Scripts that build objects
START
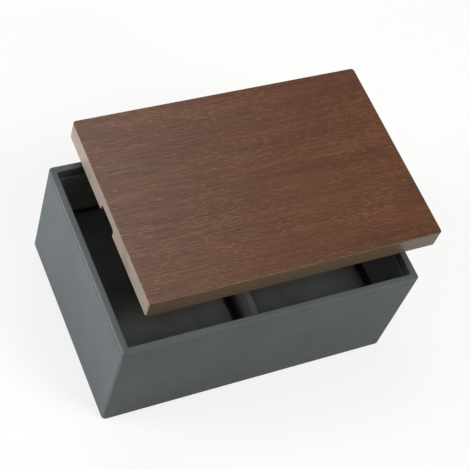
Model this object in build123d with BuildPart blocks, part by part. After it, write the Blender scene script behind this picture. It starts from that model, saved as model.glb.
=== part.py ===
from build123d import *
import os

# Lidded two-compartment watch box, millimetres
# Origin: centre of the underside, +X along the length, +Y to the back, +Z up
# The lid lies askew on the rim, moved towards the back right corner

# Driving dimensions of the box
box_length = 180.0
box_width = 122.0
box_height = 77.0
corner_radius = 2.5
lid_thickness = 12.5
deck_top = 31.0
divider_top = 52.0
lid_offset_x = 18.5
lid_offset_y = 17.5

# Sheet and board thicknesses
base_sheet_thickness = 0.5
wrap_thickness = 0.6
core_thickness = 2.9
base_board_thickness = 3.0
lining_card_thickness = 1.0
suede_thickness = 0.5
deck_thickness = 2.5
batten_thickness = 4.0
divider_core_thickness = 3.0
pad_card_thickness = 1.0
veneer_thickness = 0.5
plug_board_thickness = 1.5

# Places on the walls
base_sheet_margin = 2.5
wrap_fold_width = 10.0
wrap_fold_radius = 0.5
seam_gap = 0.3
outside_leg_height = 2.8
inside_leg_height = 6.6
rim_round = 0.8
rim_inner_radius = 1.0
mitre_gap = 0.1

# Padded floors
pad_side_gap = 3.5
pad_end_gap = 0.8
pad_draw_in = 0.5
pad_edge_height = 4.2
pad_crown_height = 5.4
pad_end_arc_height = 7.0
pad_card_margin = 1.5

# Lid
lid_corner_radius = 2.0
lid_top_round = 0.4
plug_clearance = 0.6
plug_corner_radius = 1.5
notch_length = 18.0
notch_height = 5.0
notch_corner_radius = 2.0

# Derived plan sizes, from the outside inwards
core_length = box_length - 2 * wrap_thickness
core_width = box_width - 2 * wrap_thickness
core_corner_radius = corner_radius - wrap_thickness
well_length = core_length - 2 * core_thickness
well_width = core_width - 2 * core_thickness
mouth_length = well_length - 2 * wrap_thickness
mouth_width = well_width - 2 * wrap_thickness
lining_thickness = lining_card_thickness + suede_thickness
room_length = well_length - 2 * lining_thickness
room_width = well_width - 2 * lining_thickness

# Derived heights, from the floor up
wrap_bottom = base_sheet_thickness
core_bottom = wrap_bottom + wrap_thickness
core_top = box_height - wrap_thickness
base_board_top = core_bottom + base_board_thickness
deck_bottom = deck_top - deck_thickness
outside_leg_bottom = box_height - outside_leg_height
wrap_top = outside_leg_bottom - seam_gap
inside_leg_bottom = box_height - inside_leg_height
lining_top = inside_leg_bottom
pad_bottom = deck_top + pad_card_thickness

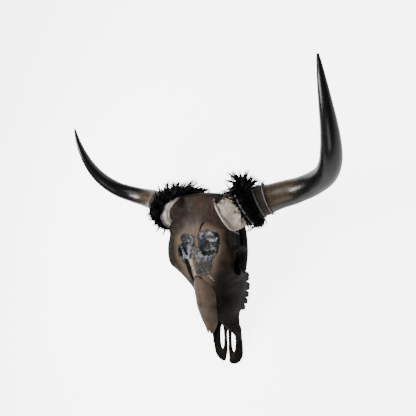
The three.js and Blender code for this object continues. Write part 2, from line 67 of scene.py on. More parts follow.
END
Extract the lines above, from the first one through the one containing "plug_board_thickness = 1.5", and return only those, unchanged.

### Full solution
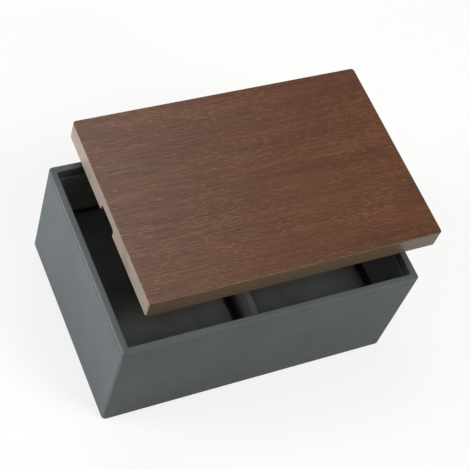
Model this object in build123d with BuildPart blocks, part by part. After it, write the Blender scene script behind this picture. It starts from that model, saved as model.glb.
=== part.py ===
from build123d import *
import os

# Lidded two-compartment watch box, millimetres
# Origin: centre of the underside, +X along the length, +Y to the back, +Z up
# The lid lies askew on the rim, moved towards the back right corner

# Driving dimensions of the box
box_length = 180.0
box_width = 122.0
box_height = 77.0
corner_radius = 2.5
lid_thickness = 12.5
deck_top = 31.0
divider_top = 52.0
lid_offset_x = 18.5
lid_offset_y = 17.5

# Sheet and board thicknesses
base_sheet_thickness = 0.5
wrap_thickness = 0.6
core_thickness = 2.9
base_board_thickness = 3.0
lining_card_thickness = 1.0
suede_thickness = 0.5
deck_thickness = 2.5
batten_thickness = 4.0
divider_core_thickness = 3.0
pad_card_thickness = 1.0
veneer_thickness = 0.5
plug_board_thickness = 1.5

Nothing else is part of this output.